RECORD SET |
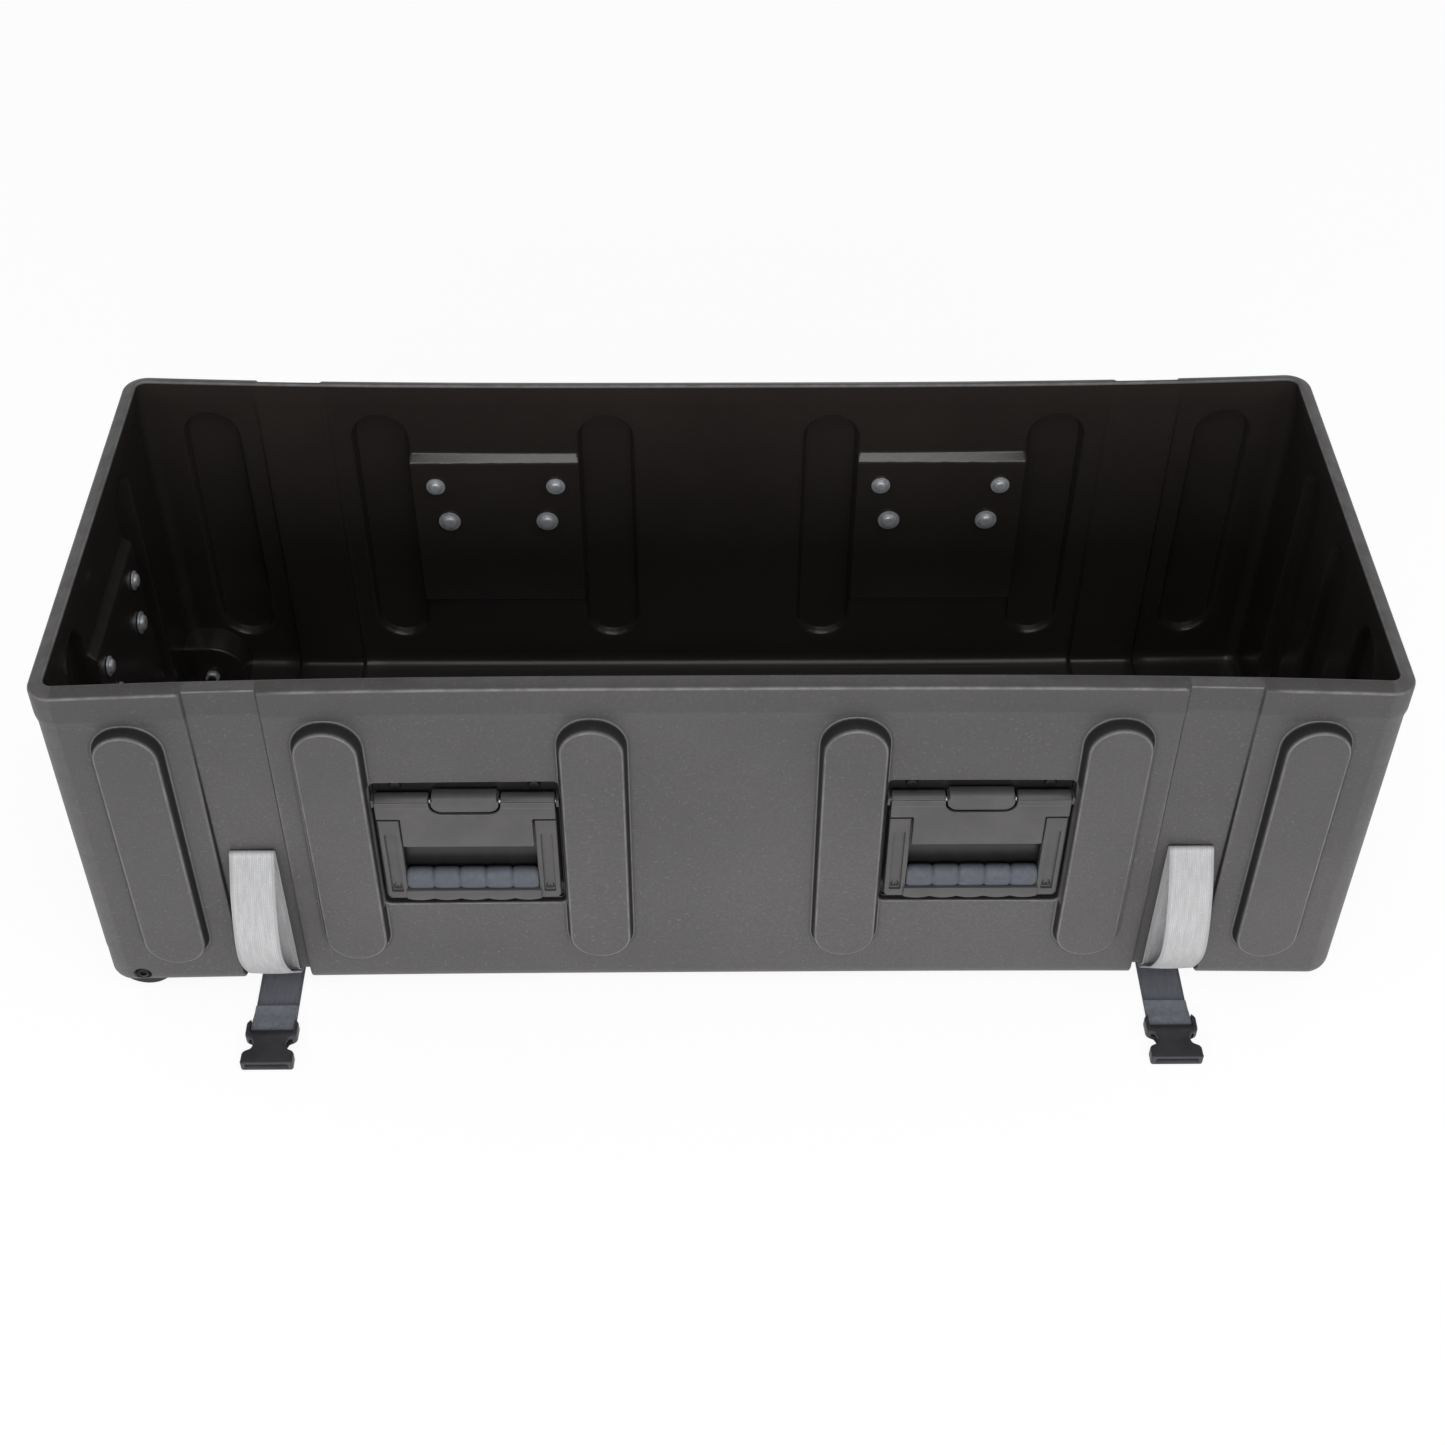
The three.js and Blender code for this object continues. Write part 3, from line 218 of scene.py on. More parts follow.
class Finish(Tree):
    """A material or the world in the making, whose tone starts as its base colour lifted."""

    def __init__(self, owner, base=WHITE, lift=1.0):
        self.material = bpy.data.materials.new(owner) if isinstance(owner, str) else owner
        self.material.use_nodes = True
        self.tree = self.material.node_tree
        self.tree.nodes.clear()
        self.base, self.tone = base, tinted(base, lift)

    def shift(self, amount, lift):
        """Moves the tone towards the base colour lifted."""
        sockets = {0: amount, 6: self.tone, 7: tinted(self.base, lift)}
        self.tone = self.shade("ShaderNodeMix", 2, sockets, data_type="RGBA")

    def place(self, scale=(1.0, 1.0, 1.0), turn=(0.0, 0.0, 0.0), layer=None):
        """Object coordinates, or a UV layer, stretched by scale."""
        if layer:
            start = self.shade("ShaderNodeUVMap", "UV", uv_map=layer)
        else:
            start = self.shade("ShaderNodeTexCoord", "Object")
        return self.shade("ShaderNodeMapping", "Vector", {"Vector": start, "Rotation": turn, "Scale": scale})

    def noise(self, size, detail=4.0, rough=0.55, place=None):
        """Cloudy noise whose spots are about size millimetres wide."""
        spot = place or self.place()
        sockets = {"Vector": spot, "Scale": 1 / (size * MM), "Detail": detail, "Roughness": rough}
        return self.shade("ShaderNodeTexNoise", "Fac", sockets)

    def cells(self, size):
        """Small pebbles about size millimetres wide."""
        sockets = {"Vector": self.place(), "Scale": 1 / (size * MM)}
        return self.shade("ShaderNodeTexVoronoi", "Distance", sockets)

    def axis(self, place, name):
        return self.shade("ShaderNodeSeparateXYZ", name, {"Vector": place})

    def carried(self, name):
        """A number stored on the mesh."""
        return self.shade("ShaderNodeAttribute", "Fac", attribute_name=name)

    def bump(self, height, deep, strength=1.0, under=None):
        """A bump deep millimetres high."""
        sockets = {"Strength": strength, "Distance": deep * MM, "Height": height}
        if under:
            sockets["Normal"] = under
        return self.shade("ShaderNodeBump", "Normal", sockets)

    def close(self, rough, normal, metal=0.0, **fixed):
        """The surface in the tone so far, and the material's output."""
        sockets = {"Base Color": self.tone, "Roughness": rough, "Metallic": metal, "Normal": normal}
        sockets.update({key.replace("_", " "): value for key, value in fixed.items()})
        self.finish(self.shade("ShaderNodeBsdfPrincipled", 0, sockets))
        return self.material

    def finish(self, surface, kind="ShaderNodeOutputMaterial"):
        self.node(kind, {"Surface": surface})


def colour(red, green, blue):
    """A screen colour, 0 to 255, as linear light."""
    shares = [value / 255 for value in (red, green, blue)]
    light = [share / 12.92 if share <= 0.04045 else ((share + 0.055) / 1.055) ** 2.4 for share in shares]
    return (*light, 1.0)


def tinted(base, lift):
    """The same colour, lighter or darker."""
    return (base[0] * lift, base[1] * lift, base[2] * lift, 1.0)


# Making meshes
def linked(name, data):
    """A new object in the scene."""
    piece = bpy.data.objects.new(name, data)
    bpy.context.scene.collection.objects.link(piece)
    return piece


def new_object(name, points, faces, materials, smooth=35.0, edges=()):
    """A mesh object from points in millimetres, shaded smooth below an angle in degrees."""
    mesh = bpy.data.meshes.new(name)
    mesh.from_pydata([tuple(c * MM for c in p) for p in points], edges, faces)
    mesh.update()
    for material in materials:
        mesh.materials.append(material)
    shade(mesh, smooth)
    return linked(name, mesh)


def shade(mesh, smooth=35.0):
    """Smooth faces with creases above an angle."""
    mesh.polygons.foreach_set("use_smooth", [True] * len(mesh.polygons))
    mesh.set_sharp_from_angle(angle=math.radians(smooth))
    mesh.update()


def discard(*pieces):
    """Removes pieces and their meshes."""
    for piece in pieces:
        mesh = piece.data
        bpy.data.objects.remove(piece)
        if mesh.users == 0:
            bpy.data.meshes.remove(mesh)


def settle(piece):
    """Turns the piece's modifiers into plain mesh and removes them."""
    graph = bpy.context.evaluated_depsgraph_get()
    mesh = bpy.data.meshes.new_from_object(piece.evaluated_get(graph), depsgraph=graph)
    old = piece.data
    piece.modifiers.clear()
    piece.data = mesh
    if old.users == 0:
        bpy.data.meshes.remove(old)
    if len(mesh.polygons) < 4:
        raise RuntimeError(f"{piece.name} came out empty")


def carve(piece, operation, *tools):
    """Unites, cuts or crosses closed pieces, and discards the tools."""
    for tool in tools:
        cut = piece.modifiers.new("Carve", "BOOLEAN")
        cut.solver = "MANIFOLD"
        cut.operation = operation
        cut.object = tool
        settle(piece)
        discard(tool)
    return piece


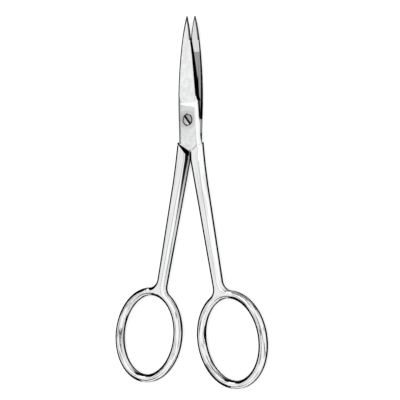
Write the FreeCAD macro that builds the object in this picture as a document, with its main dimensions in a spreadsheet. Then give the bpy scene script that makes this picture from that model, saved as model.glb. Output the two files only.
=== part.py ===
import FreeCAD, Part
import math
import os
import re

import Sketcher

# Dissecting scissors, lying flat: +Y runs to the tips, +Z is up, and the screw's axis is the Z axis.
# Both halves are one shape. It is drawn closed, with its blade along +Y and its ring on +X, and the back
# half is the same shape turned over. Lengths are millimetres and angles are degrees.

SIZES = {
    # the joint
    "opening": 4.8,
    "joint_thickness": 3.8,
    "lap_gap": 0.03,
    "plate_left": 4.35,
    "plate_corner_x": 4.5,
    "plate_corner_y": -8.8,
    "plate_end_y": -11.6,
    "plate_right_x": 5.15,
    "plate_right_y": -9.6,
    "plate_waist_x": 4.35,
    "plate_waist_y": -6.0,
    "shoulder_angle": 45.6,
    "shoulder_clearance": 0.13,
    "plate_round": 0.45,
    "flat_depth": 0.1,
    "flat_point_x": 1.0,
    "flat_point_y": -12.2,
    "flat_side_x": 3.8,
    "flat_side_y": -9.7,
    "flat_right_x": 3.1,
    # the shank
    "crotch_gap": 0.06,
    "crotch_end_y": -15.2,
    "shank_lean": 9.45,
    "shank_offset": 0.16,
    "shank_width": 4.97,
    "shank_width_place": -22.4,
    "shank_narrowing": 0.0306,
    "shank_top_y": -24.0,
    "shank_top_curve": 200.0,
    "edge_round": 1.3,
    # the finger ring
    "ring_x": 16.26,
    "ring_y": -82.48,
    "ring_lean": 13.0,
    "ring_hole_width": 24.85,
    "ring_hole_length": 30.8,
    "ring_stock": 2.95,
    "outer_blend": 4.3,
    "inner_blend": 3.5,
    # the blade
    "tip_x": -0.08,
    "tip_y": 39.1,
    "tip_half_width": 0.15,
    "spine_mid_x": 2.35,
    "spine_mid_y": 29.9,
    "spine_tip_curve": 75.0,
    "spine_root_curve": 160.0,
    "edge_end_x": 1.33,
    "edge_end_y": 29.9,
    "edge_tip_curve": 55.0,
    "edge_root_x": 3.55,
    "edge_root_y": 8.9,
    "edge_belly_curve": 420.0,
    "corner_x": 4.2,
    "corner_y": 7.0,
    "ramp_length": 2.8,
    "ramp_foot_y": 7.8,
    "root_inset": 0.3,
    "blade_thickness": 1.35,
    "tip_thickness": 0.6,
    "face_tilt": 4.0,
    "spine_round": 0.25,
    "bevel_width": 0.3,
    "bevel_height": 0.25,
    "edge_land": 0.8,
    "hollow_curve": 22.0,
    "hollow_left_x": -3.3,
    "hollow_right_x": 1.5,
    "hollow_start_y": 9.0,
    "hollow_length": 31.0,
    "hollow_runout": 0.2,
    # the screw
    "shoulder_diameter": 3.0,
    "shoulder_fit": 0.03,
    "thread_diameter": 2.6,
    "thread_lead": 0.25,
    "head_diameter": 4.1,
    "head_fit": 0.2,
    "head_seat_depth": 0.6,
    "head_proud": 0.25,
    "head_crown": 0.12,
    "axial_play": 0.02,
    "slot_width": 0.6,
    "slot_depth": 0.5,
    "slot_angle": 131.0,
    # how far the cutting outlines run past the metal
    "cut_reach": 80.0,
    "cut_rise": 0.4,
    "bevel_reach": 4.0,
}

doc = FreeCAD.newDocument("dissecting_scissors")
sheet = doc.addObject("Spreadsheet::Sheet", "Sizes")
for row, (alias, value) in enumerate(SIZES.items(), start=1):
    sheet.set(f"A{row}", alias)
    sheet.set(f"B{row}", str(value))
    sheet.setAlias(f"B{row}", alias)
doc.recompute()


def cells(formula):
    """Writes a formula of size names as one of sheet cells."""
    return re.sub(r"[a-z_]+", lambda word: f"Sizes.{word[0]}" if word[0] in SIZES else word[0], formula)


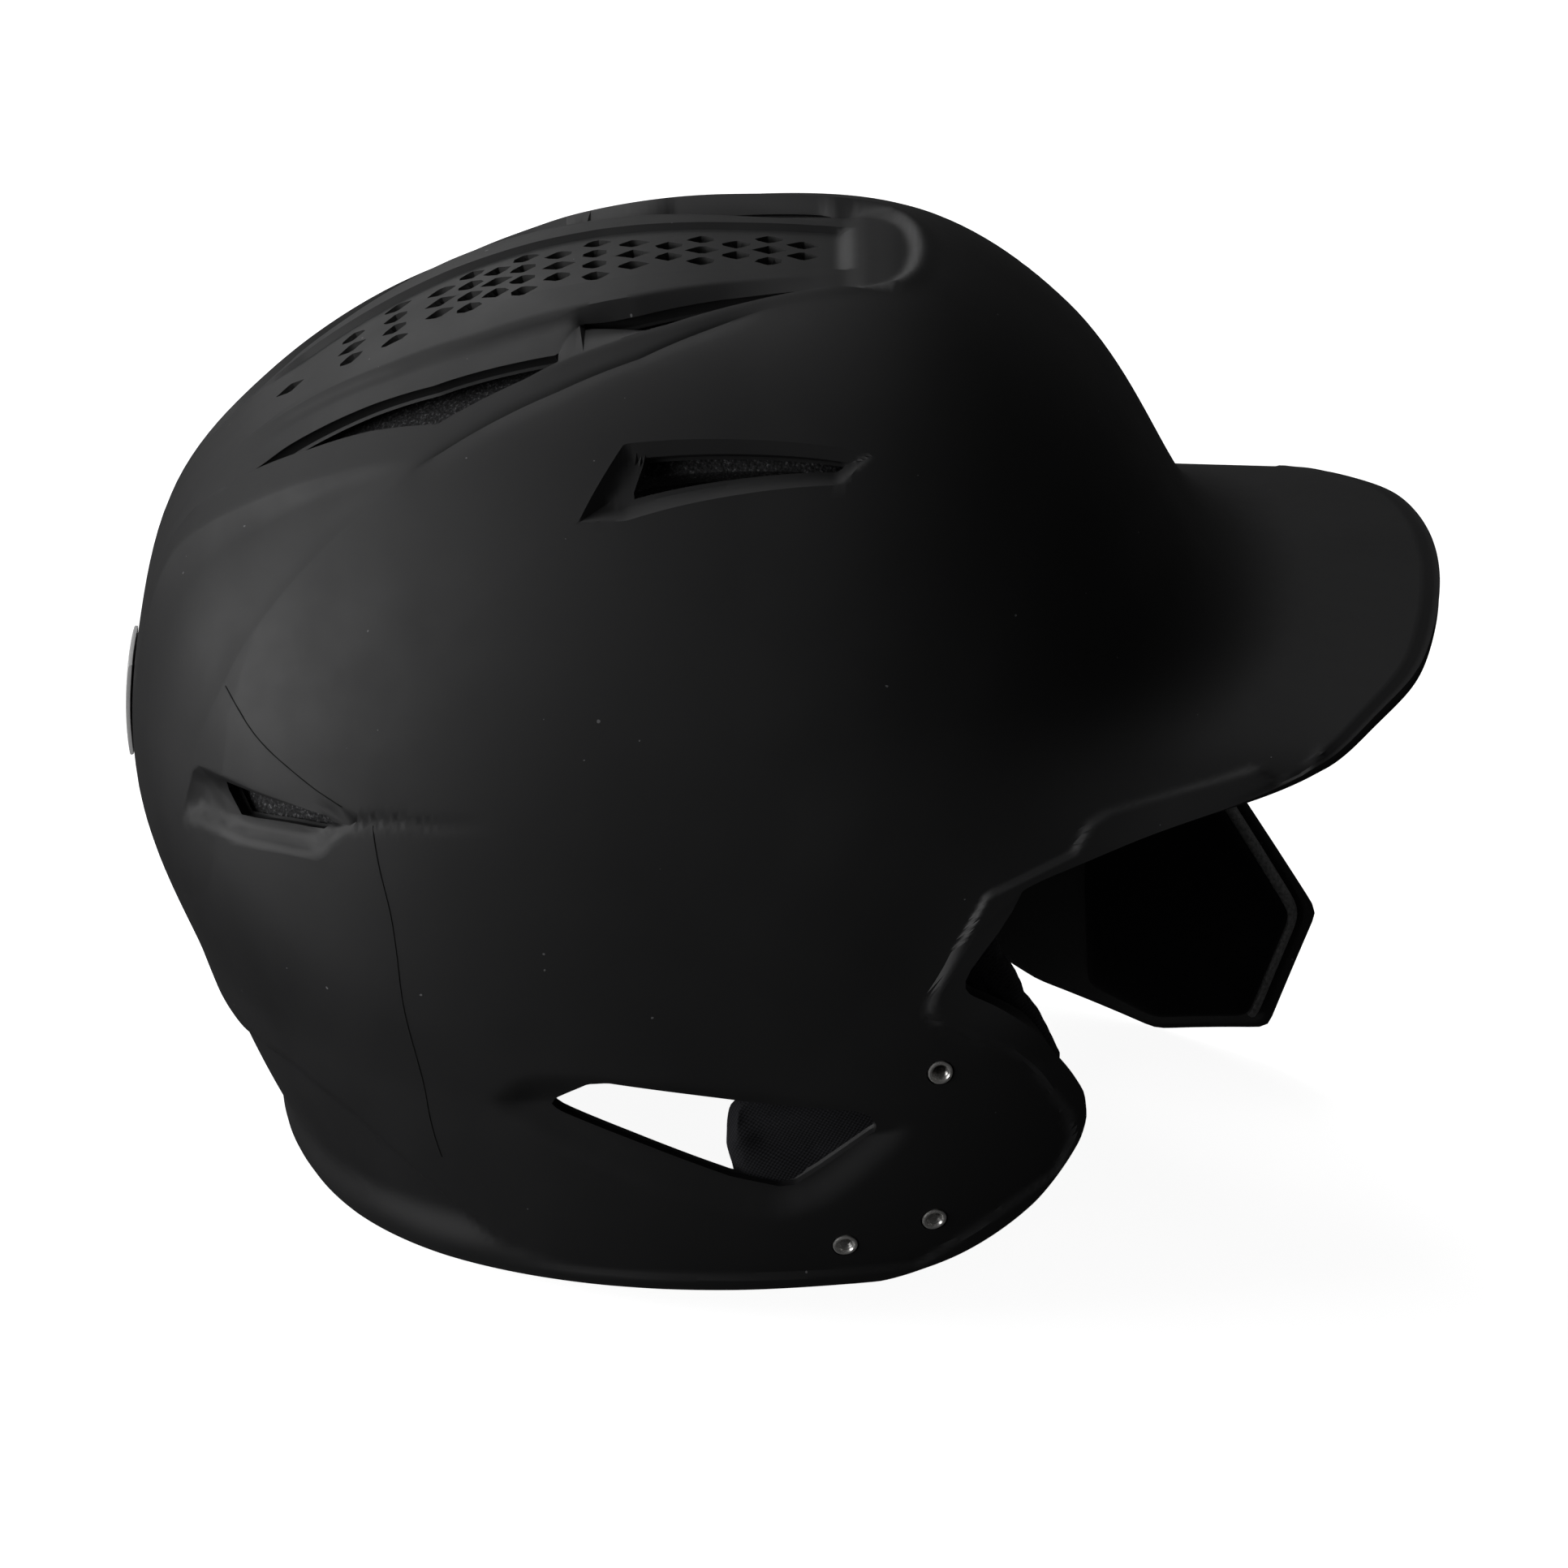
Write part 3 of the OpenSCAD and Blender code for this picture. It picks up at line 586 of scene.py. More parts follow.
def shell_nodes(tree, shader):
    cloud = noise(tree, 14, 4)
    grain = noise(tree, 2600, 2)
    speck = noise(tree, 520, 1, 0.3)
    body = ramp(tree, cloud, [(0.3, (0.0105, 0.0105, 0.0112)), (0.7, (0.0135, 0.0135, 0.0142))])
    dust = maths(tree, "GREATER_THAN", speck, 0.835)
    tree.links.new(mix_colour(tree, dust, body, (0.16, 0.16, 0.165)), shader.inputs["Base Color"])
    tree.links.new(ramp(tree, noise(tree, 45, 5), [(0.3, grey(0.55)), (0.7, grey(0.64))]),
                   shader.inputs["Roughness"])
    bump(tree, shader, [(cloud, 0.05, 0.001), (grain, 0.22, 0.00005)])


def weave_height(tree, pitch):
    """Plain weave of two thread directions, at a pitch in metres."""
    turn = new_node(tree, "Mapping", Rotation=(0.2, 0.35, 0.5), Vector=coordinates(tree))
    split = new_node(tree, "SeparateXYZ", Vector=turn.outputs["Vector"])
    waves = [maths(tree, "SINE", maths(tree, "MULTIPLY", split.outputs[axis], 2 * math.pi / pitch))
             for axis in ("X", "Z")]
    return maths(tree, "MULTIPLY", *waves)


def fabric_nodes(tree, shader):
    weave = weave_height(tree, 0.0009)
    lint = noise(tree, 900, 3)
    base = ramp(tree, maths(tree, "MULTIPLY_ADD", weave, 0.5, 0.5),
                [(0.25, (0.005, 0.005, 0.007)), (0.8, (0.030, 0.030, 0.038))])
    tree.links.new(mix_colour(tree, noise(tree, 60, 3), base, (0.007, 0.007, 0.009)),
                   shader.inputs["Base Color"])
    bump(tree, shader, [(weave, 0.5, 0.00012), (lint, 0.25, 0.00008)])


def foam_nodes(tree, shader):
    cells = new_node(tree, "TexVoronoi", Scale=1500, Vector=coordinates(tree))
    speckle = noise(tree, 1300, 2, 0.7)
    tree.links.new(ramp(tree, speckle, [(0.40, (0.007, 0.007, 0.0075)), (0.58, (0.030, 0.030, 0.032)),
                                        (0.72, (0.15, 0.15, 0.155))]), shader.inputs["Base Color"])
    bump(tree, shader, [(cells.outputs["Distance"], 0.6, 0.0003)])


def coat(colour=None, rough=None, grain=None):
    """Nodes of a plain material: ramps (scale, detail, stops) and a bump (scale, strength, distance)."""
    def build(tree, shader):
        for socket, layer in (("Base Color", colour), ("Roughness", rough)):
            if layer:
                scale, detail, stops = layer
                tree.links.new(ramp(tree, noise(tree, scale, detail), stops), shader.inputs[socket])
        if grain:
            scale, strength, distance = grain
            bump(tree, shader, [(noise(tree, scale, 2), strength, distance)])

    return build


KNIT_STOPS = [(0.3, (0.0022, 0.0022, 0.0030)), (0.7, (0.0042, 0.0042, 0.0055))]
METAL_STOPS = [(0.3, (0.62, 0.61, 0.59)), (0.7, (0.80, 0.79, 0.77))]
SHELL_BLACK = material("shell_black", (0.0125, 0.0125, 0.0135), 0.62, shell_nodes)
PAD_FABRIC = material("pad_fabric", (0.02, 0.02, 0.022), 0.9, fabric_nodes, Sheen_Weight=0.06)
FOAM = material("liner_foam", (0.03, 0.03, 0.03), 0.85, foam_nodes)
GUARD_KNIT = material("guard_knit", (0.008, 0.008, 0.01), 0.85,
                      coat((35, 3, KNIT_STOPS), None, (1800, 0.35, 0.00008)), Sheen_Weight=0.02,
                      Specular_IOR_Level=0.2)
PIPING = material("foam_edge_grey", (0.16, 0.16, 0.165), 0.9,
                  coat((1400, 3, [(0.35, grey(0.16)), (0.65, grey(0.30))]), None, (1100, 0.5, 0.0002)))
METAL = material("insert_metal", (0.7, 0.69, 0.67), 0.3,
                 coat((300, 3, METAL_STOPS), (900, 4, [(0.3, grey(0.22)), (0.7, grey(0.38))]),
                      (2500, 0.1, 0.00003)), Metallic=0.7)
DARK_METAL = material("screw_black_oxide", (0.06, 0.06, 0.065), 0.35,
                      coat(None, (700, 4, [(0.3, grey(0.30)), (0.7, grey(0.45))]), (2500, 0.1, 0.00003)),
                      Metallic=1.0)
BADGE_WHITE = material("badge_white", (0.84, 0.84, 0.84), 0.4,
                       coat((120, 3, [(0.3, grey(0.80)), (0.7, (0.86, 0.86, 0.855))]), None,
                            (1500, 0.1, 0.00005)))
# painted shade: darker material for the faces of the sunk diamonds, standing in for the shade in these
# dimples
DIMPLE_PAINTED_SHADE = material("dimple_shade", (0.003, 0.003, 0.003), 0.75, coat(grain=(2600, 0.2, 0.00005)))
# painted shade: near-black colour for the tubes along the moulded lines, standing in for the shade in their
# fine grooves
SEAM_PAINTED_SHADE = material("parting_line_painted_shade", (0.003, 0.003, 0.003), 0.8, coat(grain=(900, 0.1, 0.00005)))


# ---- shell ----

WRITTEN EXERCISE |
Show every line of the records above that contains the word "code".

RESULT |
The three.js and Blender code for this object continues. Write part 3, from line 218 of scene.py on. More parts follow.
Write part 3 of the OpenSCAD and Blender code for this picture. It picks up at line 586 of scene.py. More parts follow.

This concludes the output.